▸ **Requirements**
Exactly the lines from the start of the data through the line containing "const VENT_HEIGHT = 6;" should be output, with both ends kept and nothing added.

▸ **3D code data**
^^^^^^^^^^^^^^^^

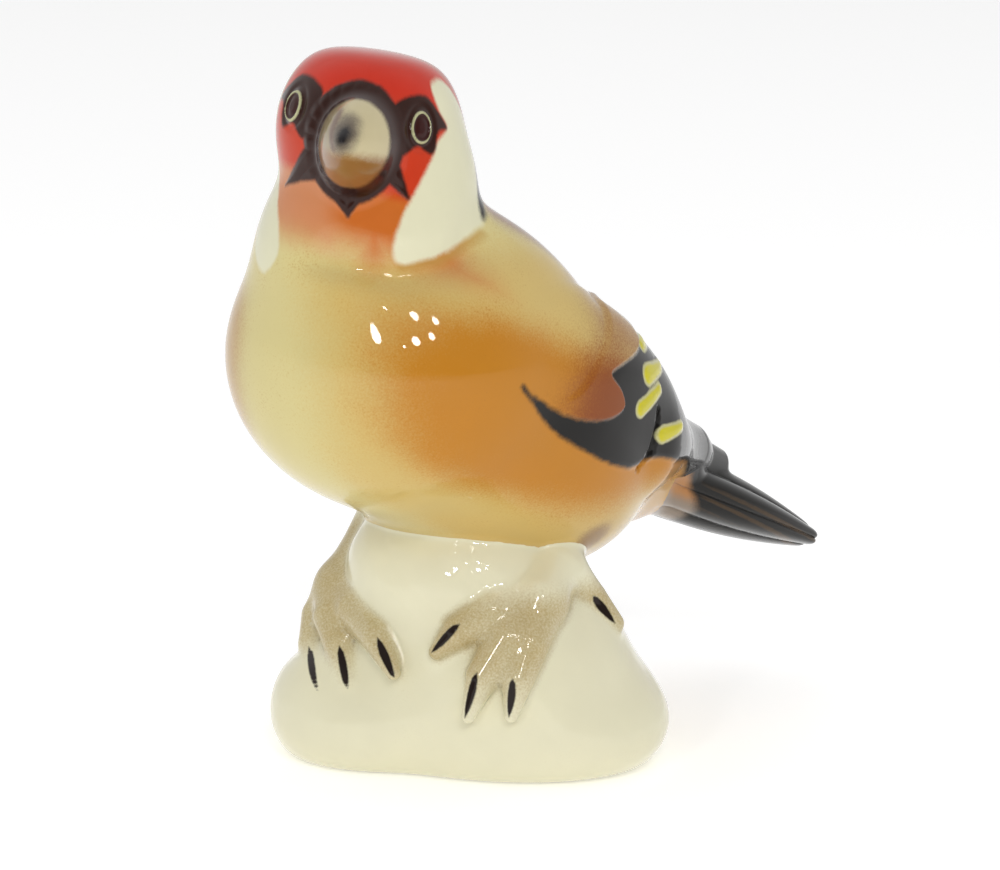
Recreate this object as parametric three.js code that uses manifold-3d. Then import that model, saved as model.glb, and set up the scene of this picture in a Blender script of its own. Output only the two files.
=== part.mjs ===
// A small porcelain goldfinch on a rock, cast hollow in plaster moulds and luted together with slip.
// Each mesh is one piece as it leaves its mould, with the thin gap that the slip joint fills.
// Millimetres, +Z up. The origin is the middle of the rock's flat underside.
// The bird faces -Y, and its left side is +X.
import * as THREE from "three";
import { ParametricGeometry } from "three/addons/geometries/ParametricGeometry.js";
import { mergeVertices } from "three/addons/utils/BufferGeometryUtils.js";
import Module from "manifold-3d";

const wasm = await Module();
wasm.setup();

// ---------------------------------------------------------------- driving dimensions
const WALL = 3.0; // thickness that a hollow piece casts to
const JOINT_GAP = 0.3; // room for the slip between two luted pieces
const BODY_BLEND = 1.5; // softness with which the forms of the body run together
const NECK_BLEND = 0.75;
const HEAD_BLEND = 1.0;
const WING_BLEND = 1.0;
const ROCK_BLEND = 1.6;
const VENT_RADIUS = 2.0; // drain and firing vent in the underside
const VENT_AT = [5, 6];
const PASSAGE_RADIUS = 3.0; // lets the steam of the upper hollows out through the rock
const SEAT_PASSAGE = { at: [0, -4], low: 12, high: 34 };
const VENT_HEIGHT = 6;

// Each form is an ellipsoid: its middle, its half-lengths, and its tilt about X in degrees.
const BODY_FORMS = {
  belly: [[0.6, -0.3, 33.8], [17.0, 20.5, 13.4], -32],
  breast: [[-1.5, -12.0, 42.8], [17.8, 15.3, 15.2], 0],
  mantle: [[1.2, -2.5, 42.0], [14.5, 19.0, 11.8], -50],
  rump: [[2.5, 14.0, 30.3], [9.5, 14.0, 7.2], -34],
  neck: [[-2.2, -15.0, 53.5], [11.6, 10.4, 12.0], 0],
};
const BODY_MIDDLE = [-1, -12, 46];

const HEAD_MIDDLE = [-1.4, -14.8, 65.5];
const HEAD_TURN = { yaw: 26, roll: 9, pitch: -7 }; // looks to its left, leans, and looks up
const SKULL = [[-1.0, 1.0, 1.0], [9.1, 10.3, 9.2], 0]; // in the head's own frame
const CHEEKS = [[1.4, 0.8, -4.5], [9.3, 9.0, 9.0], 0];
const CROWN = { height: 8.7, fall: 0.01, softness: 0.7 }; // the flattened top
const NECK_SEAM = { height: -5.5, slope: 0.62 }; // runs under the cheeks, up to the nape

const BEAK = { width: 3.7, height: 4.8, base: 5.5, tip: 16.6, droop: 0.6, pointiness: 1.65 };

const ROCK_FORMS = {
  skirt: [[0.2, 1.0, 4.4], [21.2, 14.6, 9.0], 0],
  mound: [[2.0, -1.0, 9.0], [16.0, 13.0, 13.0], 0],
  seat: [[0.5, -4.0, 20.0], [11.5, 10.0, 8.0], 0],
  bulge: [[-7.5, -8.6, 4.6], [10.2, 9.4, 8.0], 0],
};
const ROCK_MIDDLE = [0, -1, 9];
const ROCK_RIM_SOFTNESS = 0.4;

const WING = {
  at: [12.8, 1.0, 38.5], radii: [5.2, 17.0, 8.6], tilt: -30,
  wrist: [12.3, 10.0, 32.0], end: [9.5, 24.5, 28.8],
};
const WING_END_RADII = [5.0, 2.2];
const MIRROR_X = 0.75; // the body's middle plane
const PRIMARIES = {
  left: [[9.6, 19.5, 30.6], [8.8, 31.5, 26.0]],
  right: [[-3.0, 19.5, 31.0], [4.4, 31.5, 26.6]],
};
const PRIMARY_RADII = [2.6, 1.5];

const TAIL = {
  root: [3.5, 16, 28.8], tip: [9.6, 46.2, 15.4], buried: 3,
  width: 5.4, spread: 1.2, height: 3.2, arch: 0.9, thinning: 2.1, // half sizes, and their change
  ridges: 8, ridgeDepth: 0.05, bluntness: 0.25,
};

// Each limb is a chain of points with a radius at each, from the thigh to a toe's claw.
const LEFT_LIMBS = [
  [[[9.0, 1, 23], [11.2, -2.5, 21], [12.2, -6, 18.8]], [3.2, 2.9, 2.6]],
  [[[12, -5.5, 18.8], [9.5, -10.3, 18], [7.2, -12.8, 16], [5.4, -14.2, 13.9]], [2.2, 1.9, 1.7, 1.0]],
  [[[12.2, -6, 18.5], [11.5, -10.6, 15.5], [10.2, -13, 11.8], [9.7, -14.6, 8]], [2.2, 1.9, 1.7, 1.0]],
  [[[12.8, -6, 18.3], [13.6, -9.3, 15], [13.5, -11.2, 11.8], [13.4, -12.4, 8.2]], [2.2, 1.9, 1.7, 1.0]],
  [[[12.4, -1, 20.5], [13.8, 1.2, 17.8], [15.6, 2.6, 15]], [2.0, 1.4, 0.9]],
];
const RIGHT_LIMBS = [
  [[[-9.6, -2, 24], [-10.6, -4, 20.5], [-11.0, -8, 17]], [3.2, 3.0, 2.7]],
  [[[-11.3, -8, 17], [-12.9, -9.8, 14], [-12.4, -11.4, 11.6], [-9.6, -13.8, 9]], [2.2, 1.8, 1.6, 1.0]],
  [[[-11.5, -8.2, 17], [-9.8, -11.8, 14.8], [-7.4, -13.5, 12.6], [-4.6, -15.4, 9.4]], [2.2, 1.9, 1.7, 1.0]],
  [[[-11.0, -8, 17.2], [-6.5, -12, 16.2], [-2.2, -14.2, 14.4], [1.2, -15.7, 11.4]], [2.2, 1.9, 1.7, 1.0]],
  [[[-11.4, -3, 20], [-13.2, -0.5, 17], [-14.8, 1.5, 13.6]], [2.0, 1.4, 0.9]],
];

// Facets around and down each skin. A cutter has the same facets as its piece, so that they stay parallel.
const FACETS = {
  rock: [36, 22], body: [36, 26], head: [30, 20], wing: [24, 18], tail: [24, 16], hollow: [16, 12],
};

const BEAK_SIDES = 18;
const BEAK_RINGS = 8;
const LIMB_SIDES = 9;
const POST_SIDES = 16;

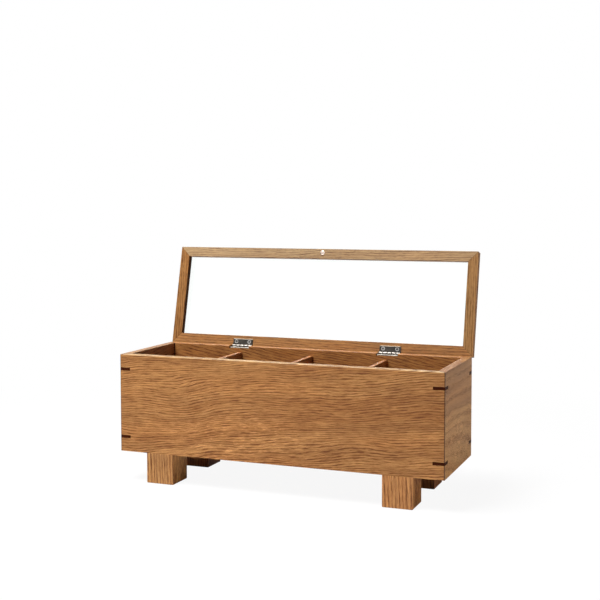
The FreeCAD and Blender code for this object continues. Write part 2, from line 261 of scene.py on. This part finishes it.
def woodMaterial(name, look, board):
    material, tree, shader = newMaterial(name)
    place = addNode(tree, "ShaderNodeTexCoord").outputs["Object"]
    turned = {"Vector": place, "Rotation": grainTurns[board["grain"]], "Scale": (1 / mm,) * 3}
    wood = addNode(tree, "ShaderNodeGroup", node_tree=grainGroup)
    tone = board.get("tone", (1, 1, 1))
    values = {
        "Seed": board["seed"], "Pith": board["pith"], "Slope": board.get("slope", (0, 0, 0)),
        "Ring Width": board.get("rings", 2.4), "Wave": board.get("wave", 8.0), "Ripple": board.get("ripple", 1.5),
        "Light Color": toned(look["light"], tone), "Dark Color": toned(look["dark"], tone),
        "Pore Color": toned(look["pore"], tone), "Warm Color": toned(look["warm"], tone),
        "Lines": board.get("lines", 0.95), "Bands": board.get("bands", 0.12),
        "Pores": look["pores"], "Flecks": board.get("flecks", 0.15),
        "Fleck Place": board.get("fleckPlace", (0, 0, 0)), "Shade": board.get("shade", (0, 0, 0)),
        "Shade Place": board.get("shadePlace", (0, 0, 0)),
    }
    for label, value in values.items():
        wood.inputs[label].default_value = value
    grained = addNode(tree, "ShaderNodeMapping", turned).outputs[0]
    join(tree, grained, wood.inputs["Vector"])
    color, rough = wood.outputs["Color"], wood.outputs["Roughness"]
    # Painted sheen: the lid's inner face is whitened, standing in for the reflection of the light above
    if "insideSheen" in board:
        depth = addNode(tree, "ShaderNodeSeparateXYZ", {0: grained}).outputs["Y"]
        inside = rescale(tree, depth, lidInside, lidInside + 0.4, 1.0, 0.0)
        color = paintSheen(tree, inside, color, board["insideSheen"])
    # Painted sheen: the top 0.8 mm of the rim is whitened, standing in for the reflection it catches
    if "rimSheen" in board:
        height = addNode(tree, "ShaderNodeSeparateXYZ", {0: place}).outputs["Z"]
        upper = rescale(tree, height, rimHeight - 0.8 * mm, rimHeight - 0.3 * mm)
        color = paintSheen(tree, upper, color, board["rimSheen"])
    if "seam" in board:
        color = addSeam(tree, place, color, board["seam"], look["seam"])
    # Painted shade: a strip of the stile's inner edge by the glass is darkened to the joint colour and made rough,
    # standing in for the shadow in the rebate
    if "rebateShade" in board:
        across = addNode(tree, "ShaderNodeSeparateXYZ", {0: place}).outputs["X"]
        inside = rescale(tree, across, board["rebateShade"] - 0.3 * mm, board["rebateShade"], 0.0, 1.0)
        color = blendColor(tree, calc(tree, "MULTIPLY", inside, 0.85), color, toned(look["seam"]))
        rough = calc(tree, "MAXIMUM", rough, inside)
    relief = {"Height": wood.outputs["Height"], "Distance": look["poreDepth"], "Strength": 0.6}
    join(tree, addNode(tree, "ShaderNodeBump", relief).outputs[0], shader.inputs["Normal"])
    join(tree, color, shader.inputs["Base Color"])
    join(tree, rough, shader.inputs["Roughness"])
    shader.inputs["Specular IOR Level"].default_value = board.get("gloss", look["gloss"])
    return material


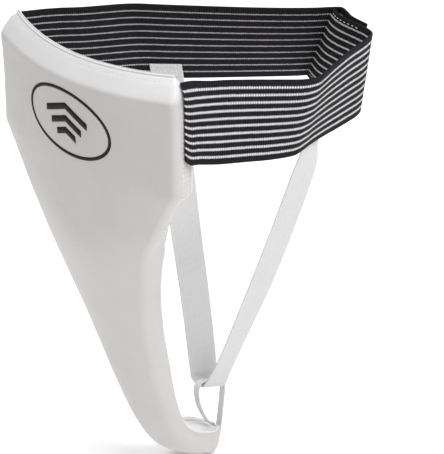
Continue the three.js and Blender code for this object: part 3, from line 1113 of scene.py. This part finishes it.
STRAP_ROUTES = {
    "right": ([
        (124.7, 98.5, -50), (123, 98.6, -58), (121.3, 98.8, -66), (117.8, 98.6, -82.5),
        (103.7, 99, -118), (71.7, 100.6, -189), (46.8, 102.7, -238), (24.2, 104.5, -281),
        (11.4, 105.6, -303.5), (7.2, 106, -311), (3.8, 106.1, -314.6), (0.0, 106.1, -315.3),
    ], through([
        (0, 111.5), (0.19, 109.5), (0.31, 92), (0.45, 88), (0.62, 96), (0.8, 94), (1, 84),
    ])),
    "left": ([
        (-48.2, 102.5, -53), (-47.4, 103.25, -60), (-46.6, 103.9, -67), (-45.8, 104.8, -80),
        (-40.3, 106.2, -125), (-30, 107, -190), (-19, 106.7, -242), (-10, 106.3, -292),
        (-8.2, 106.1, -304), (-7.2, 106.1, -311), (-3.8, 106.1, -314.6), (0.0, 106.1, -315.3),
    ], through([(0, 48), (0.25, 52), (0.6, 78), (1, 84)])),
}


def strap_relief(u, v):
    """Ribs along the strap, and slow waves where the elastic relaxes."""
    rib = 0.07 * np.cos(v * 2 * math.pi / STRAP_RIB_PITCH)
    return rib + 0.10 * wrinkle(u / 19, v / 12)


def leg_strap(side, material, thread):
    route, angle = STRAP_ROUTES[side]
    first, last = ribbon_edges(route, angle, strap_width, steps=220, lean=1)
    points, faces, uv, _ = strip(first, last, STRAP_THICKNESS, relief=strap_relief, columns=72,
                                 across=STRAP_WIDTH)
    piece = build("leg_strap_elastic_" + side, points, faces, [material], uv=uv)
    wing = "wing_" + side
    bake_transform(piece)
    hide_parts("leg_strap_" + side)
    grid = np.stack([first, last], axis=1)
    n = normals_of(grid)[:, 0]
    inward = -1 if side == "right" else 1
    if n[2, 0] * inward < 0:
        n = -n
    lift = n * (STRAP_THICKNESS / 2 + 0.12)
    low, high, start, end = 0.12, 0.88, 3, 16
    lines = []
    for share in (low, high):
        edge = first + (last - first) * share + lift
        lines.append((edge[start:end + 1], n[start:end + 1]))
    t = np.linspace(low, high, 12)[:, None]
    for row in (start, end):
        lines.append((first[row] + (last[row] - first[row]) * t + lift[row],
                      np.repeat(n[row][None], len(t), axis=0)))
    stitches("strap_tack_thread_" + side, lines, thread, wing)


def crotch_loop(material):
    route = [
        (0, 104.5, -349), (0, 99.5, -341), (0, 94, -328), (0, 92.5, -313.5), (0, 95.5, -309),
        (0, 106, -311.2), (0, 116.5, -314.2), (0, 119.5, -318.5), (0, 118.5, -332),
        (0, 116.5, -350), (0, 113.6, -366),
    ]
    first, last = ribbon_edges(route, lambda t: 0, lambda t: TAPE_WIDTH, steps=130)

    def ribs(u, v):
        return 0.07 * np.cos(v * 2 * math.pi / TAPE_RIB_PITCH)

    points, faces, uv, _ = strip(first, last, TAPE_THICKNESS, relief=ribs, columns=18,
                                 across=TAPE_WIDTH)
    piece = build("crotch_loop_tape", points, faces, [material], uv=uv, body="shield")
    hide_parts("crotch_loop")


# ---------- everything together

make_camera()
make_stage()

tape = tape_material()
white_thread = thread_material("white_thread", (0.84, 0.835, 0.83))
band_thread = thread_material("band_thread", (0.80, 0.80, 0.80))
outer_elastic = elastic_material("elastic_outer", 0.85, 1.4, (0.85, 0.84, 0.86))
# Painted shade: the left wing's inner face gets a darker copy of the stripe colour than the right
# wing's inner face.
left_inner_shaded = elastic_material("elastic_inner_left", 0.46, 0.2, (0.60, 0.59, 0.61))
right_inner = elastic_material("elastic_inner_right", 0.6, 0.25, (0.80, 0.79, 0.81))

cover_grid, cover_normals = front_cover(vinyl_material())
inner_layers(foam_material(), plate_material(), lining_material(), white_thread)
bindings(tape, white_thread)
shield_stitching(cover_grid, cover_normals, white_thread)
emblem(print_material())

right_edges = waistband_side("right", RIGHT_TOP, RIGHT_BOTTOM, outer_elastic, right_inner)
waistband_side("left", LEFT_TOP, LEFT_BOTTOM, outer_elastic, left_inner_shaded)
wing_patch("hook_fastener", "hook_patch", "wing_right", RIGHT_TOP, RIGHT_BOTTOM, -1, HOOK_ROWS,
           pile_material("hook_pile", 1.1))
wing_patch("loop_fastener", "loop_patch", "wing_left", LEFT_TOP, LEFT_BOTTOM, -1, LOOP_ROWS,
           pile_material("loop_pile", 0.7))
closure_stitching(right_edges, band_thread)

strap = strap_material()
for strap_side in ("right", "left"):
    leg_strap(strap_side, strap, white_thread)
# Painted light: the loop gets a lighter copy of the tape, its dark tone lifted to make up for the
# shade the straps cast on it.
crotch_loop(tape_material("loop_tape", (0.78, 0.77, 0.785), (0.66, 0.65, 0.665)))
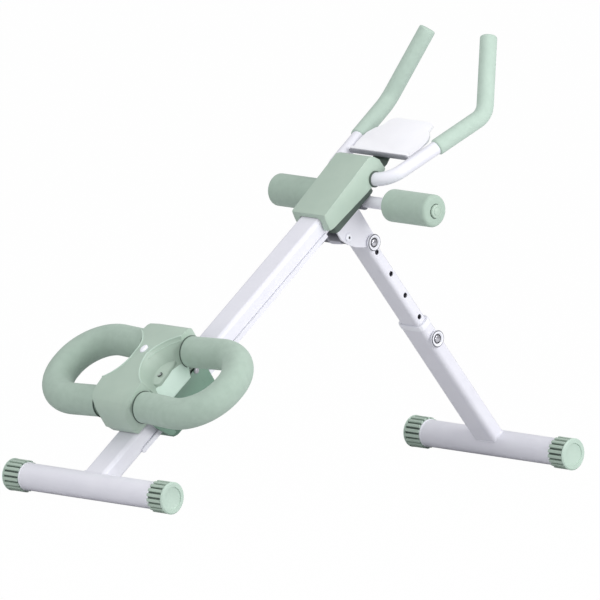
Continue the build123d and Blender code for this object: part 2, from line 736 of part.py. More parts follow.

^^^^^^^^^^^^^^^^

▸ **Task result**
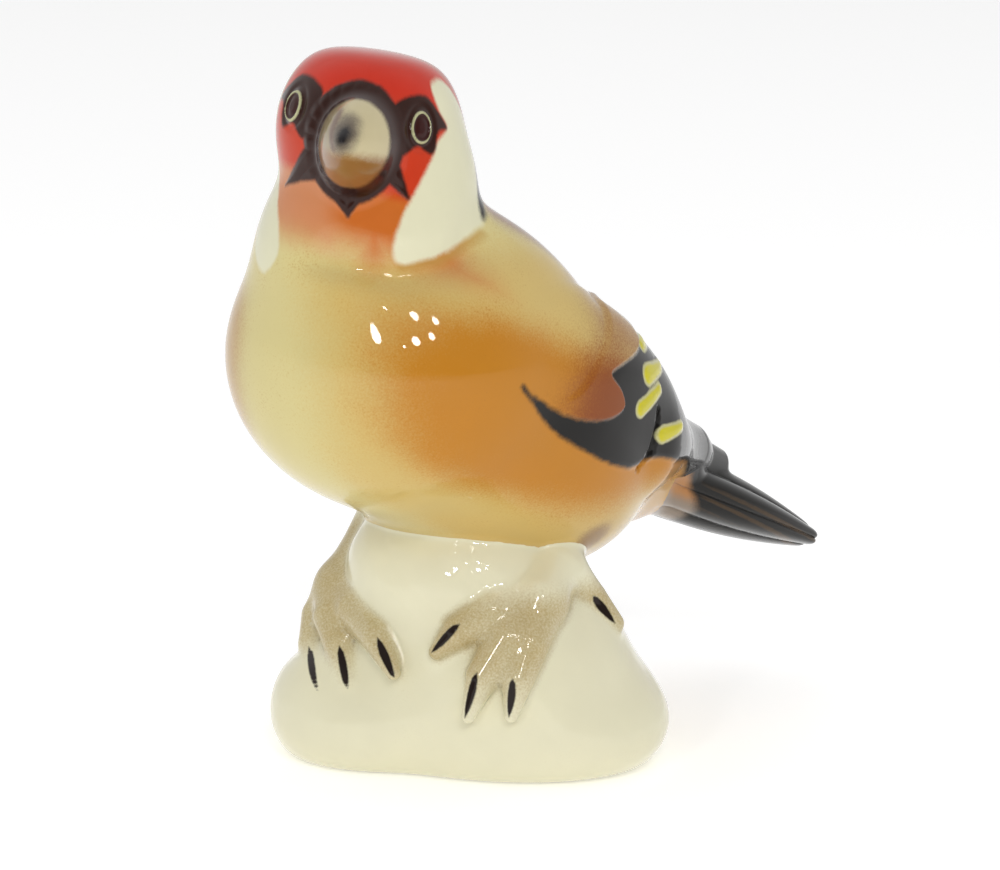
Recreate this object as parametric three.js code that uses manifold-3d. Then import that model, saved as model.glb, and set up the scene of this picture in a Blender script of its own. Output only the two files.
=== part.mjs ===
// A small porcelain goldfinch on a rock, cast hollow in plaster moulds and luted together with slip.
// Each mesh is one piece as it leaves its mould, with the thin gap that the slip joint fills.
// Millimetres, +Z up. The origin is the middle of the rock's flat underside.
// The bird faces -Y, and its left side is +X.
import * as THREE from "three";
import { ParametricGeometry } from "three/addons/geometries/ParametricGeometry.js";
import { mergeVertices } from "three/addons/utils/BufferGeometryUtils.js";
import Module from "manifold-3d";

const wasm = await Module();
wasm.setup();

// ---------------------------------------------------------------- driving dimensions
const WALL = 3.0; // thickness that a hollow piece casts to
const JOINT_GAP = 0.3; // room for the slip between two luted pieces
const BODY_BLEND = 1.5; // softness with which the forms of the body run together
const NECK_BLEND = 0.75;
const HEAD_BLEND = 1.0;
const WING_BLEND = 1.0;
const ROCK_BLEND = 1.6;
const VENT_RADIUS = 2.0; // drain and firing vent in the underside
const VENT_AT = [5, 6];
const PASSAGE_RADIUS = 3.0; // lets the steam of the upper hollows out through the rock
const SEAT_PASSAGE = { at: [0, -4], low: 12, high: 34 };
const VENT_HEIGHT = 6;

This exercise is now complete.